Saturday, May 11, 2019

The Most Dangerous Game (Irving Pichel & Ernest B. Schoedsack, 1932)

The Most Dangerous Game packs a lot into just over an hour: shipwrecks, shark attacks, decadent mansion lounging, the hunting of humans for sport, dog attacks, crossbow attacks, knife attacks, possible romance, drunken buffoonery, murder, fights that turn into epic wrestling matches, daring boat escapes, an alligator, and piano playing.
The efficient, confident, and exciting Game was surprisingly co-directed by two people, the team of Irving Pichel, a character actor who had never directed before (he went on to direct several mainstream Hollywood films in parallel to his acting career), and Ernest B. Schoedsack, a pioneering cinematographer, cameraman, and documentary filmmaker who had also recently directed a couple of adventure movies, one of them with the man who would become his usual filmmaking partner, Merian C. Cooper. Schoedsack and Cooper would co-direct King Kong the following year. (Cooper and Schoedsack are the Powell and Pressburger of giant ape and high adventure movies.)
Both filmmakers' backgrounds leave an imprint here, with a shared emphasis on performance and image. The actors have a lot to do and Schoedsack gets the opportunity to show off some breathtaking camera movements and difficult trick shots. It's a good-looking movie with lots of atmosphere and menace.
You're probably familiar with the story and its many adaptations (including Ernest R. Dickerson's '90s version, Surviving the Game, with Ice T in the Joel McCrea role against a whole team of hunters including Rutger Hauer, Gary Busey, Charles S. Dutton, and F. Murray Abraham). Sticking closely to the source, a Richard Connell short story published in Collier's, The Most Dangerous Game opens with Bob (Joel McCrea), a famous big-game hunter, surviving a yacht wreck and ensuing shark attack. He ends up at the swank island digs of a fellow big-game hunter, Zaroff (Leslie Banks), where he meets Zaroff's creepy servants and two fellow shipwreck survivors, Eve (Fay Wray) and her drunken, buffoonish brother Martin (Robert Armstrong). Zaroff is a bit of a mysterious weirdo (and his trophy room is locked), but he's a gracious host until he reveals his plan of hunting Bob for sport. What a buzzkill.
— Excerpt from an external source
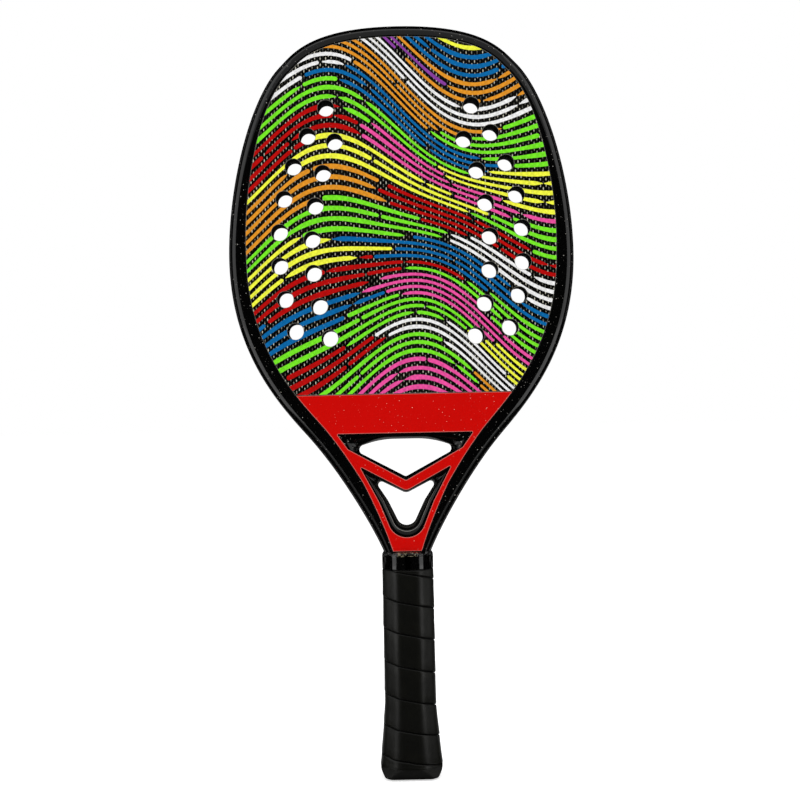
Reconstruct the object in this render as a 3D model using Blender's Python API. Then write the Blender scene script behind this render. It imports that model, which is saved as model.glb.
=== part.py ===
"""Beach tennis racket, upright, head up: the butt stands at z = 0 and the front face looks along -Y.

A hollow moulded tube runs from the handle up one arm, round the head and back down the other arm.
It holds a drilled foam core under two woven skins, and a throat yoke with two openings under two
painted panels. Both arms and the yoke's tongue are clamped in the handle between two half shells,
which a cap closes below and a collar above. A grip strip is wound over the shells and the cap.
"""

import math

import bmesh
import bpy
from mathutils import Matrix, Vector, geometry

# Fits and mesh
GAP = 0.0003               # between pieces that touch
ARC_STEPS = 4              # points along one rounded corner of an opening
HOLE_SIDES = 16
OUTLINE_STEPS = (8, 10, 12, 11)  # stretches of the outline: crown, shoulder, cheek, throat

# Outline of the frame, seen from the front
LENGTH = 0.500             # butt to crown
HEAD_WIDTH = 0.2298
WIDEST_Z = 0.347
SHOULDER_INSET = 0.036     # of the shoulder's 45 degree point, from the side
SHOULDER_DROP = 0.026      # of the same point, from the crown
WAIST_X = 0.062            # where the cheek's curve turns into the throat's
WAIST_Z = 0.2245
WAIST_SLOPE = 40.0         # degrees between the arm and the upright there
CROWN_PULL = 0.0585        # how far each stretch follows its end's direction
SHOULDER_PULLS = (0.0125, 0.028)
WIDEST_PULLS = (0.049, 0.067)
WAIST_PULLS = (0.026, 0.039)
LEG_PULL = 0.0074
LEG_X = 0.0129             # outer side of each leg inside the handle

# Frame tube
THICKNESS = 0.022          # of the head, over both skins
TUBE_WALL = 0.0014
LAP = 0.0028               # ledge that the skins lie on
SKIN = 0.0006              # of the skins and the throat panels
EDGE_ROUND = 0.0075        # rounding of the rim, across the band
EDGE_DEPTH = 0.008         # the same rounding, through the thickness
BAND_CROWN = 0.0080        # bare band of the tube beside the skins
BAND_SIDE = 0.0118
BAND_YOKE = 0.0106
BAND_COLLAR = 0.0058
BAND_CROWN_DROP = 0.055    # where the crown's narrow band ends, from the crown
BAND_YOKE_RISE = 0.040     # where the arm's band starts to narrow, from the collar
LEG_END = 0.0061

# Face, with its two columns of air holes a side
HOLE_D = 0.0109
HOLE_PITCH = 0.0223
OUTER_COLUMN_COUNT = 8
OUTER_COLUMN_INSET = 0.034     # of the column's widest point, from the side
OUTER_COLUMN_RADIUS = 0.1517
OUTER_COLUMN_MIDDLE = 4.55     # place in the column that is level with its centre
INNER_COLUMN_COUNT = 7
INNER_COLUMN_INSET = 0.0558
INNER_COLUMN_RADIUS = 0.1654
INNER_COLUMN_MIDDLE = 3.32
COLUMN_CENTRE_DROP = 0.0265    # of both columns' centres, from the middle of the face's height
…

The rest of the film concerns Bob and Eve's plan to survive the night, with Zaroff in hot pursuit, and it's a still-thrilling blend of action and horror that's as fun for me on this third viewing as it was the first time I saw it in a film history class in college 20+ years ago. It's a great example of the economical, action-packed, '30s high-class B-movie. I wish Hollywood still made tight, efficient 63-minute genre films instead of the green-screen pummel and bloat spectacles of today, but I'm clearly outnumbered. I may even like this one more than King Kong (or maybe it's just that the racism is more muted here, though I wish Fay Wray had more to do than scream and follow McCrea once the chase begins, especially since she's such a sharp character inside the house).